Nitish Kumar has long been asking that Bihar be treated as a special category state. The irony is that he would trade caste for budgetary largesse. The rest of the country is being asked to pay to keep Bihar casteist. None has dared touch the problem, barring the Leftists. So Bihar remains a political slum ruled by a rapacious caste mafia and politics a game of manipulating caste. Swachh Bharat will not work if the country lauds unclean hearts. The so-called religious class are hypocrites who “see no evil” and did little or nothing to redress this dreadful issue. There is no moral outrage over caste discrimination.

The law is openly defied and criminal acts and atrocities often escape punishment. Due process and justice are scorned by those who can get away with it. Look at Jayalalithaa’s disgraceful conduct. She has offered Rs 3 lakh compensation to each of the families who lost a member through “heart attack” or suicide on learning of her jail sentence. What a wretched farce at state expense that scorns justice. A touch of very firm governance would put an end to such nonsense in quick measure. Corruption cannot be eliminated by evading justice for years and then blackmailing the state with threat of mayhem should action be taken.

Amit Shah, on bail on murder charges, is only one among others who is morally “absconding” from a CBI court as he is “too busy.” Justice scorned again! And now there is the strange case of a Gujarat High Court bench on October 10 scrapping a two-member commission set up by the government to investigate the mysterious “Snoopgate” scandal involving the extraordinary surveillance of a young woman at the personal instance of the then Chief Minister, Modi, allegedly at her request and with the consent of her parents. A citizen who feels threatened is entitled to police protection. But what kind of protection? She was tailed in Ahmedabad and Mumbai without written orders, and her phone and those of her parents and friends were tapped at Modi’s instance in Karnataka as well. She was watched in her bedroom, restaurants, the cinema and elsewhere. No privacy was permitted. And who conducted the surveillance? None other than the Anti-Terror squad, the IB and Crime Branch through 2009. According to Amit Shah, the Minister of State for Home, the process was closely monitored by Modi himself. Many questions remain unanswered.

A public outcry led to the appointment of a two-man commission which has now been wound up after 11 months of desultory activity on the ground that everything was done with the consent of the young lady and her parents. None of the material evidence was apparently examined. The matter needs to be appealed and reopened. High principles of justice, due process, privacy and the use and abuse of state power without accountability are involved. None of this can be swept under the carpet. The stink remains.
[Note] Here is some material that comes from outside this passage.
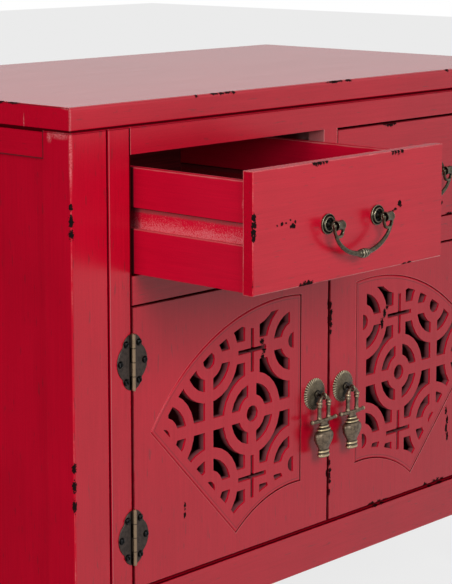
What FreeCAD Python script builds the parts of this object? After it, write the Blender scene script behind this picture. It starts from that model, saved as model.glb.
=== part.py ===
"""Red lacquered wedding cabinet: two drawers over two doors with fan-shaped fretwork.

Millimetres, +Z up. X runs across the front, Y runs from front to back, and the origin is on the
floor under the middle of the whole thing as it stands here, with its left drawer pulled out.
Left and right are those of someone who stands in front of it.
"""
import FreeCAD, Part
import math
import os
from types import SimpleNamespace

from FreeCAD import Placement, Rotation, Vector

# Driving dimensions: a name on the sheet, the size in millimetres, and what it is.
SIZES = (
    ("wide", 1000, "over the top board and the posts"),
    ("deep", 560, "over the top board"),
    ("high", 850, "floor to the top's face"),
    ("top_thick", 31, "top board"),
    ("top_front_round", 4.5, "top board's front edge"),
    ("top_side_round", 2, "top board's other edges"),
    ("gap_bevel", 2, "bevel that makes the shadow line under the top"),
    ("post_wide", 62, "post across the front"),
    ("post_deep", 50, "post along the side"),
    ("post_round", 2, "post's outer corner"),
    ("seam_bevel", 1.2, "bevels that make the fine seams"),
    ("stile_wide", 41, "stile between post and openings"),
    ("frame_thick", 28, "front frame, front to back"),
    ("rail_top_high", 36, "rail over the drawers"),
    ("drawer_open_high", 156.5, "height of the drawer openings"),
    ("rail_mid_high", 37.5, "rail between drawers and doors"),
    ("door_open_high", 380.5, "height of the door opening"),
    ("rail_low_high", 62, "rail under the doors"),
    ("divider_wide", 29.5, "divider between the drawers"),
    ("tenon_long", 20, "tenon at the end of a rail"),
    ("tenon_thick", 9, "tenon's thickness"),
    ("tenon_shoulder", 6, "step over and under a tenon"),
    ("side_rail_thick", 25, "rails of the sides and the back"),
    ("side_rail_back", 1, "side rail behind the post's face"),
    ("panel_thick", 10, "side panel"),
    ("panel_back", 5, "side panel behind the post's face"),
    ("groove_deep", 6, "how far a panel enters its groove"),
    ("back_thick", 8, "back panel"),
    ("back_in", 7, "back panel before the rear face"),
    ("floor_thick", 12, "cabinet floor"),
    ("floor_down", 8, "floor's face under the doors' opening"),
    ("shelf_thick", 14, "shelf"),
    ("shelf_up", 190, "shelf's face over the floor's face"),
    ("shelf_play", 2, "gap round the shelf"),
    ("cleat_wide", 20, "shelf cleat, across"),
    ("cleat_high", 22, "shelf cleat, height"),
    ("partition_thick", 18, "board between the drawers"),
    ("runner_high", 26, "drawer runner"),
    ("stop_high", 15, "door stop under the middle rail"),
    ("stop_thick", 9, "door stop, front to back"),
    ("stop_gap", 0.4, "gap from the closed door to its stop"),
    ("drawer_shown", 206, "how far the left drawer stands open"),
    ("drawer_side_play", 1, "gap beside a drawer's front"),
    ("drawer_top_play", 3, "gap over a drawer's front"),
    ("drawer_low_play", 1.5, "gap under a drawer's front"),
    ("drawer_front_thick", 16, "drawer front"),
    ("drawer_long", 480, "drawer, front to back"),
    ("drawer_side_thick", 12, "drawer side and back"),
    ("drawer_side_in", 4, "drawer side behind the end of its front"),
    ("drawer_side_down", 13.5, "drawer side's top under the front's top"),
    ("drawer_side_up", 2, "drawer side's foot over the front's foot"),
    ("drawer_back_down", 8, "drawer back's top under the side's top"),
    ("drawer_floor_thick", 6, "drawer bottom"),
    ("drawer_floor_up", 10, "drawer bottom over the side's foot"),
    ("drawer_groove_deep", 4, "how far the bottom enters the sides"),
    ("slot_down", 51, "runner slot under the side's top"),
    ("slot_high", 27.5, "runner slot's height"),
    ("slot_deep", 6, "runner slot's depth"),
    ("slot_play", 1, "gap from the runner's edge to the slot's floor"),
    ("bail_span", 99, "between the posts of a drawer handle"),
    ("bail_down", 79.5, "handle's pivot under the drawer front's top"),
    ("bail_drop", 41.3, "handle's pivot to the lowest of its bow"),
    ("bow_past", 5.5, "how far the bow's end lies past the middle of its post"),
    ("bow_bulge", 3, "how far the bow would swell past its ends at the height of its pivot"),
    ("bail_wire", 3, "radius of the bow"),
    ("bail_collar", 6.4, "radius of the swelling on the bow"),
    ("bail_pin", 1.4, "radius of the pivot pin"),
    ("bail_pin_out", 0.6, "how far that pin stands out of the fork"),
    ("bail_pin_play", 0.03, "least running gap round that pin"),
    ("pivot_out", 18.2, "handle's pivot before the drawer front"),
    ("drum_radius", 6.8, "head of a handle post"),
    ("drum_long", 13, "length of that head"),
    ("neck_radius", 3.6, "neck of a handle post"),
    ("fork_thick", 3, "prong and root of the fork at the bow's end"),
    ("fork_over", 3.5, "fork's prongs over the pivot"),
    ("fork_half_deep", 3.4, "half of the fork, front to back"),
    ("fork_play", 0.4, "gap from fork to head"),
    ("fork_clear", 5, "gap from the fork's root to the head"),
    ("fork_down", 16.5, "fork's foot under the pivot"),
    ("rosette_radius", 13.25, "disc behind a handle post"),
    ("rosette_rim", 2, "thickness at its rim"),
    ("rosette_ring", 9.5, "radius of its raised ring"),
    ("rosette_high", 4.2, "height of that ring"),
    ("rosette_well", 6.5, "radius of its hollow"),
    ("rosette_well_high", 2.6, "thickness in that hollow"),
    ("bolt_into", 9, "how far a handle post enters the wood"),
    ("door_thick", 18, "door"),
    ("door_side_play", 1.75, "gap at the hinge side, and half the gap between the doors"),
    ("door_end_play", 2.5, "gap over and under a door"),
    ("fret_thick", 12, "fretted panel"),
    ("fret_lip", 8, "ledge that carries the fretted panel"),
    ("fan_side", 62.5, "fan's straight side from the doors' meeting line"),
    ("fan_top_side", 100, "highest point of the outer bow from the meeting line"),
    ("fan_top_down", 33, "that point under the doors' opening's top"),
    ("fan_tip_in", 34.4, "fan's tip from the opening's hinge side"),
    ("fan_heel_side", 75, "highest point of the inner bow from the meeting line"),
    ("fan_heel_up", 76.8, "that point over the opening's foot"),
    ("fan_foot_up", 32.5, "fan's lowest corner over the opening's foot"),
    ("fret_border", 15.5, "plain band round the fretwork"),
    ("ring_side", 165, "middle ring from the meeting line"),
    ("ring_down", 186.3, "middle ring under the doors' opening's top"),
    ("ring_pitch_across", 87, "grid of rings, across"),
    ("ring_pitch_up", 89.5, "grid of rings, upright"),
    ("ring_radius", 58, "ring"),
    ("ring_slot_outer", 42.75, "outer edge of the slots in a ring"),
    ("ring_slot_inner", 26.75, "inner edge of the slots in a ring"),
    ("ring_eye", 11.5, "radius of the hole in a ring"),
    ("ring_flat", 0.4, "how far the flats of a ring may lie inside its circle"),
    ("bar_half", 8.25, "half of a narrow bar's width"),
    ("wide_bar_half", 15, "half of a wide bar's width"),
    ("plus_across", 28.5, "arm of a cross-shaped slot, across"),
    ("plus_up", 30.5, "arm of a cross-shaped slot, upright"),
    ("plus_half", 3.1, "half of the width of that slot"),
    ("least_hole", 5, "side of the smallest hole worth cutting"),
    ("hinge_in", 73.5, "hinge's middle from the end of the door's opening"),
    ("hinge_out", 3, "hinge's axis before the door"),
    ("leaf_thick", 1.5, "hinge leaf"),
    ("leaf_lobe", 27, "large lobe of a leaf"),
    ("leaf_end_lobe", 17, "small lobes of a leaf"),
    ("leaf_lobe_step", 20, "between those lobes' centres"),
    ("leaf_clear", 0.5, "gap from a leaf to the other's knuckles"),
    ("barrel_radius", 2.75, "hinge barrel"),
    ("knuckle_play", 0.4, "gap between knuckles"),
    ("pin_radius", 1.5, "hinge pin"),
    ("pin_play", 0.06, "running gap round that pin"),
    ("screw_head", 3.6, "hinge screw's head"),
    ("screw_high", 2.2, "how far that head stands out"),
    ("screw_far", 22, "middle screw from the hinge's axis"),
    ("screw_near", 11.5, "outer screws from the hinge's axis"),
    ("screw_up", 24.7, "outer screws from the middle one"),
    ("pull_side", 32, "pull from the doors' meeting line"),
    ("pull_down", 183.5, "pull under the doors' opening's top"),
    ("plate_radius", 23.2, "pull's plate"),
    ("plate_rim", 1.2, "thickness at its rim"),
    ("plate_rise", 6, "height of its dome"),
    ("notch_deep", 1.3, "notch in its rim"),
    ("eye_out", 18, "middle of the pull's eye before the door"),
    ("eye_radius", 5.5, "eye"),
    ("eye_hole", 2.6, "hole in the eye"),
    ("eye_thick", 3, "eye, across"),
    ("shank_radius", 2.4, "shank of the eye"),
    ("shank_into", 10, "how far that shank enters the door"),
    ("loop_wire", 2, "radius of the pendant's loop in the eye"),
    ("leg_wire", 3, "radius of that loop's legs"),
    ("loop_half", 10, "half of that loop's width"),
    ("bar_down", 35.5, "pendant's cross bar under its pivot"),
    ("bar_reach", 28.5, "half of that cross bar's length"),
    ("bar_wire", 3, "radius of that bar"),
    ("bar_curl", 1.5, "how far its ends turn up"),
    ("vase_wide", 37, "widest part of the pendant's vase"),
    ("vase_deep", 20, "that vase, front to back"),
    ("vase_long", 37, "that vase under its neck"),
    ("neck_long", 15.5, "neck from the cross bar to the vase"),
    ("bead_high", 3, "beads round that neck and the vase's foot"),
    ("past", 1, "how far a cut runs past the piece"),
)
NOTCH_COUNT = 40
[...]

And now we have Mohan Bhagwat addressing heads of major educational institutions over lunch to explain the RSS philosophy, seek their views on education and solicit their cooperation on social reform. Nothing wrong in that per se. But if he had addressed caste or the ending of manual scavenging that would have been more to the point. To cap the week, we have Francois Gautier, a French RSS acolyte, denigrate Kailash Satyarthi’ s Nobel Peace Prize Award which he feels should have gone to a “true Hindu” uninfluenced by any kind of Christian associations. (“Outlook” October 27). How petty can we get!

The Shiv Sena has now offered Hindu couples with more than 10 children a bonus of Rs 21,000 each and appealed to Hindus to eschew family planning in order to augment Hindu numbers, while the RSS mouthpiece in Kerala laments that Godse killed Gandhi rather than Nehru who was responsible for Partition. The RSS has disowned the article as the personal view of the author, a previous BJP electoral candidate. Is that enough?